The cinematography by Dick Bush is lush and evocative, but Haggard shoots much of his film from the ground looking up, as if to remind us of the hole the horned one is coming from.

It’s a fairly fragmented narrative, caused by Haggard originally envisioning the film as a trio of tales in the then popular portmanteau format before screenwriter Robert Wynne-Simmons cobbled them together as one piece, but the three fables that unfold here interlink in mood to create a genuinely unsettling atmosphere of evil that grows as the film progresses.

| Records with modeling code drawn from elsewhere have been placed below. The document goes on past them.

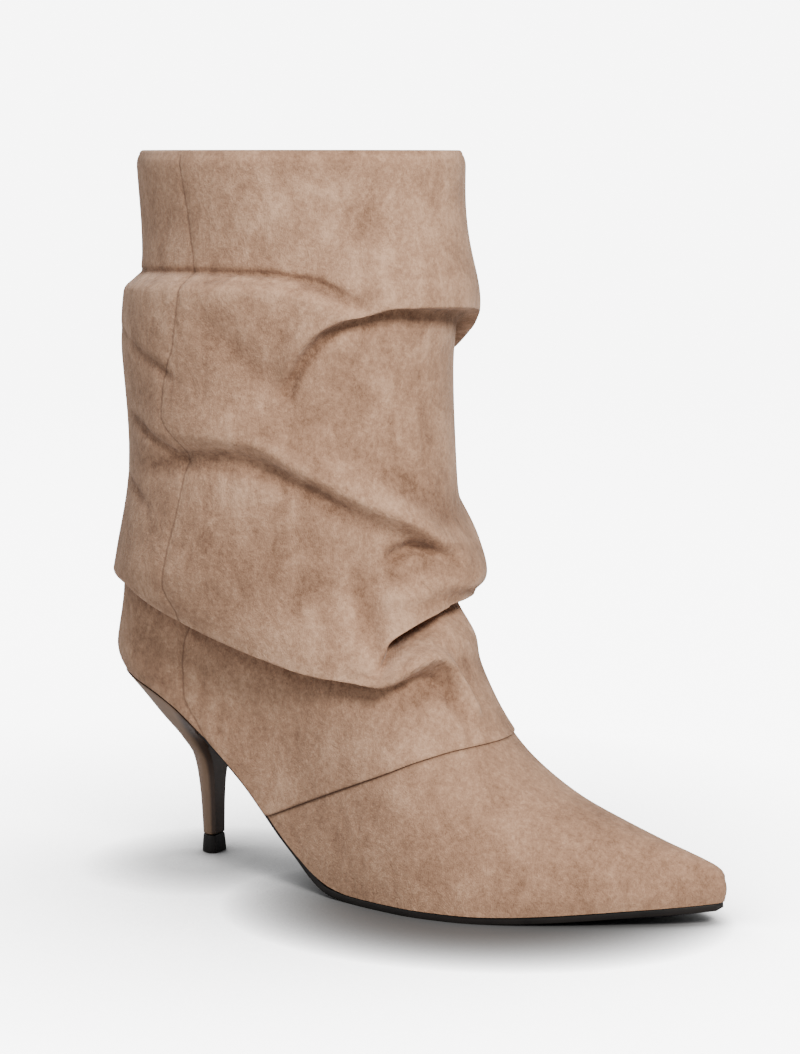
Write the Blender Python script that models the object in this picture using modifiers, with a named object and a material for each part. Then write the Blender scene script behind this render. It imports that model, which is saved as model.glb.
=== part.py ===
"""Slouch boot, the right shoe: a pull-on suede boot with a pointed toe and a slim heel.

Metres. +X points to the toe, +Y to the medial side, +Z up. The origin is on the floor, under the
middle of the heel tip.
"""
import math

import bpy
import numpy as np

MM = 0.001

# Sizes of the last
SHOE_LENGTH = 250 * MM
HEEL_SETBACK = 37 * MM
BALL_WIDTH = 80 * MM
HEEL_HEIGHT = 72 * MM
INSTEP_HEIGHT = 93 * MM
TOE_SPRING = 5.5 * MM

TOE_HALF_WIDTH = 11 * MM
ARCH_FULLNESS = 2.3

# Sizes of the shaft
COLLAR_HEIGHT = 270 * MM
SHAFT_DEPTH = 136 * MM
SHAFT_WIDTH = 96 * MM
FOLD_RELIEF = 6 * MM

# Thicknesses
UPPER_WALL = 2 * MM
PANEL_LAP = 1.2 * MM
SEAM_RAMP = 4 * MM
SOLE_THICKNESS = 2.5 * MM
INSOLE_THICKNESS = 1.5 * MM
TIP_HEIGHT = 7 * MM

# Heel block where it meets the tip
HEEL_STEM_DEPTH = 7 * MM
HEEL_STEM_WIDTH = 10 * MM
TIP_FLARE = 0.5 * MM

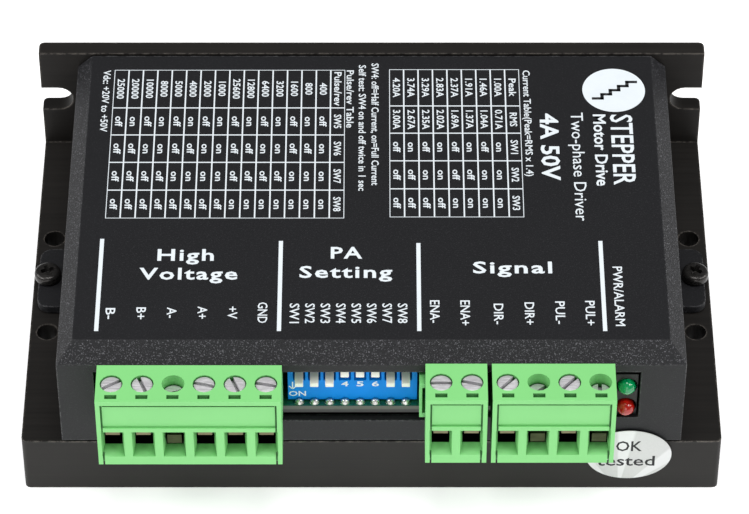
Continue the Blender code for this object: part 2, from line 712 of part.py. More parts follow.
def make_plug(plug, finish, root):
    """A plug's housing, on an empty at its rear top edge and underside, where its slide starts."""
    seat = make_empty(f"{plug.name}_plug_seat", root, (plug.centre, front(-plug.gap), PLUG_BOTTOM))
    half = plug.width / 2
    bm = bmesh.new()
    add_prism(bm, plug_profile(), -half, half)
    body = make_object(f"{plug.name}_plug", bm, finish, seat)

    tongue_half = half - HEADER_WALL - CLEARANCE
    tongue_height = HEADER_HEIGHT / 2 - HEADER_WALL - CLEARANCE
    bm = bmesh.new()
    low = (-tongue_half, -PLUG_OVERHANG - 1.0 * MM, TONGUE_CENTRE - tongue_height)
    add_box(bm, low, (tongue_half, TONGUE_REACH, TONGUE_CENTRE + tongue_height))
    shape_with(body, bm, "tongue", "UNION")
    cut_plug_front(body, plug)
    cut_plug_ways(body, plug)
    return seat


def terminal_screw_mesh(finish):
    """A slotted cheese-head screw with its head's top at the origin."""
    head = TERMINAL_HEAD_DIAMETER / 2
    shank = TERMINAL_SHANK_DIAMETER / 2
    tip = -(PLUG_HEIGHT - TERMINAL_HEAD_SINK - CLAMP_TOP - CLEARANCE)
    profile = [(0.0, 0.0), (head, 0.0), (head, -TERMINAL_HEAD_HEIGHT), (shank, -TERMINAL_HEAD_HEIGHT)]
    profile += [(shank, tip), (0.0, tip)]
    bm = bmesh.new()
    add_turned(bm, profile, 16, Matrix())
    return bm


def cut_driver_slot(screw):
    bm = bmesh.new()
    half = TERMINAL_SLOT_WIDTH / 2
    add_box(bm, (-OUTSIDE, -half, -TERMINAL_SLOT_DEPTH), (OUTSIDE, half, OUTSIDE))
    shape_with(screw, bm, "driver_slot")


def make_terminals(plug, steel, clamp_finish, seat):
    """The screw and the clamp plate of each way. A screw is left either flush or wound down."""
    for number, (x, angle) in enumerate(zip(plug.way_places(), plug.slot_angles), start=1):
        sunk = TERMINAL_TRAVEL if number in plug.deep else 0.0
        top = PLUG_HEIGHT - TERMINAL_HEAD_SINK - sunk
        turn = (0.0, 0.0, math.radians(angle))
        place = (x, -SCREW_FROM_REAR, top)
        screw = make_object(f"{plug.name}_screw_{number}", terminal_screw_mesh(steel), steel, seat, place, turn)
        cut_driver_slot(screw)

        back = SCREW_FROM_REAR - CAVITY_BACK - CLEARANCE
        nose = -(LIP_CHANNEL_FRONT - CLEARANCE - SCREW_FROM_REAR)
        under = -CLAMP_THICKNESS
        lip = nose + CLAMP_LIP_THICKNESS
        low = under - CLAMP_LIP
        profile = [(nose, low), (lip, low), (lip, under), (back, under), (back, 0.0), (nose, 0.0)]
        bm = bmesh.new()
        add_prism(bm, profile, -CLAMP_WIDTH / 2, CLAMP_WIDTH / 2)
        place = (x, -SCREW_FROM_REAR, CLAMP_TOP - sunk)
        make_object(f"{plug.name}_clamp_{number}", bm, clamp_finish, seat, place)


def switch_way_x(way):
    return SWITCH_LEFT + SWITCH_WIDTH / 2 + (way - (SWITCH_WAYS + 1) / 2) * SWITCH_PITCH


def lever_pivot():
    """(y, z) of the axis that all eight levers share."""
    return front(SWITCH_SETBACK + LEVER_PIVOT_SETBACK), ON_BOARD + SWITCH_HEIGHT - LEVER_PIVOT_BELOW_TOP


def make_switch(blue, white, root):
    """The piano switch: a body with a slot for each lever, and the levers in their set positions."""
    face = front(SWITCH_SETBACK)
    top = ON_BOARD + SWITCH_HEIGHT
    bm = bmesh.new()
    add_box(bm, (SWITCH_LEFT, face, ON_BOARD), (SWITCH_LEFT + SWITCH_WIDTH, face + SWITCH_DEPTH, top))
    body = make_object("switch_body", bm, blue, root)

    pivot_y, pivot_z = lever_pivot()
    half = LEVER_WIDTH / 2 + RADIUS_GAP
    sweep = LEVER_PIVOT_SETBACK * math.tan(LEVER_HALF_THROW) + LEVER_THICKNESS / 2 / math.cos(LEVER_HALF_THROW)
    floor = pivot_z - max(sweep, LEVER_HUB_RADIUS) - CLEARANCE
    bm = bmesh.new()
    for way in range(1, SWITCH_WAYS + 1):
        x = switch_way_x(way)
        low = (x - half, face - OUTSIDE, floor)
        add_box(bm, low, (x + half, pivot_y + LEVER_HUB_RADIUS + CLEARANCE, top + OUTSIDE))
    shape_with(body, bm, "lever_slots")

    thick = LEVER_THICKNESS / 2
    bite = math.degrees(math.asin(thick / LEVER_HUB_RADIUS))
    outline = [(-LEVER_REACH, thick), (-LEVER_REACH, -thick)]
    outline += arc((0.0, 0.0), LEVER_HUB_RADIUS, -180 + bite, 180 - bite, 10)
    for way in range(1, SWITCH_WAYS + 1):
        bm = bmesh.new()
        add_prism(bm, outline, -LEVER_WIDTH / 2, LEVER_WIDTH / 2)
        tilt = LEVER_HALF_THROW if way in LEVERS_DOWN else -LEVER_HALF_THROW
        place = (switch_way_x(way), pivot_y, pivot_z)
        make_object(f"switch_lever_{way}", bm, white, root, place, (tilt, 0.0, 0.0))


def lamp_heights():
    """Heights of the red lamp, below, and of the green lamp, above."""
    lower = HOLDER_BOTTOM + HOLDER_END_WALL + LAMP_DIAMETER / 2 + RADIUS_GAP
    return lower, lower + LAMP_SPACING


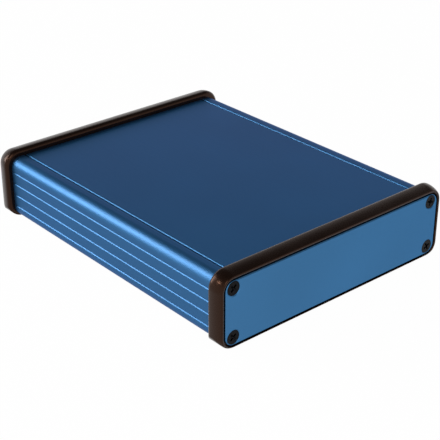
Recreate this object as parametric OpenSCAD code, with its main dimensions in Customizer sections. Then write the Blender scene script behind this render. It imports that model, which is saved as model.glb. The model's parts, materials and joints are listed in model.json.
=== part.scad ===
// Extruded aluminium instrument case.
// A one-piece extrusion with a slide-in cover is closed at each end by a moulded
// bezel and a flat end panel, held by four countersunk screws.
// X is the width, Y the length and Z the height. The front panel faces -Y.
// The origin is at the middle of the footprint, on the surface that the feet stand on.

/* [Body extrusion] */
// Width of the extrusion
body_w = 103; // [90:0.5:160]
// Height of the extrusion
body_h = 24.8; // [22:0.1:50]
// Length of the extrusion
body_l = 120; // [60:1:220]
// Radius of the four long outer corners
corner_r = 3.9; // [3.2:0.1:5]
// Wall thickness of the sides and the floor
wall_t = 1.5; // [1.2:0.1:2]

/* [Side grooves] */
// Number of fine grooves along each side
groove_count = 4; // [0:1:4]
// Distance from the top of the body to the first groove
groove_first = 5.6; // [4.8:0.1:6.5]
// Distance from one groove to the next
groove_pitch = 4.75; // [2:0.05:4.9]
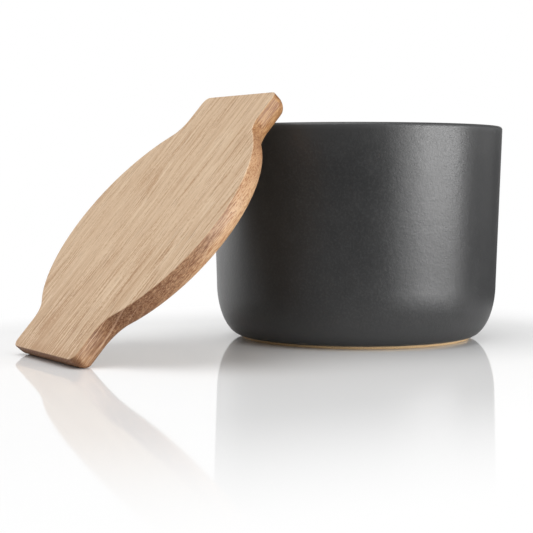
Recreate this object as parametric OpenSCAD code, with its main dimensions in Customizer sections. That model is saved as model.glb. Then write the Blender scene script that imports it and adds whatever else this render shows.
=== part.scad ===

Barry Andrews, Avice Landone, and Patrick Wymark in The Blood on Satan's Claw
Barry Andrews, Avice Landone, and Patrick Wymark in The Blood on Satan's Claw

The first story features a groom-to-be (Simon Williams) who finds his intended has been contaminated by contact with the Devil himself, the second zooms in on those creepy kids whose evil escalates towards a harrowing scene of rape in a disused church, while the final segment tackles the witchcraft which plagues the town folk and leads to a showdown between the hooded figure of darkness and Wymark’s righteous but aging law giver.

It’s a powerful study of evil that can still shock today – watching the children led by a scowling Linda Hayden descend into a sexualised gang of murderers is particularly distasteful – but it remains an incredible piece of art all the same, and one that captures the essence of ‘folk horror’ effortlessly.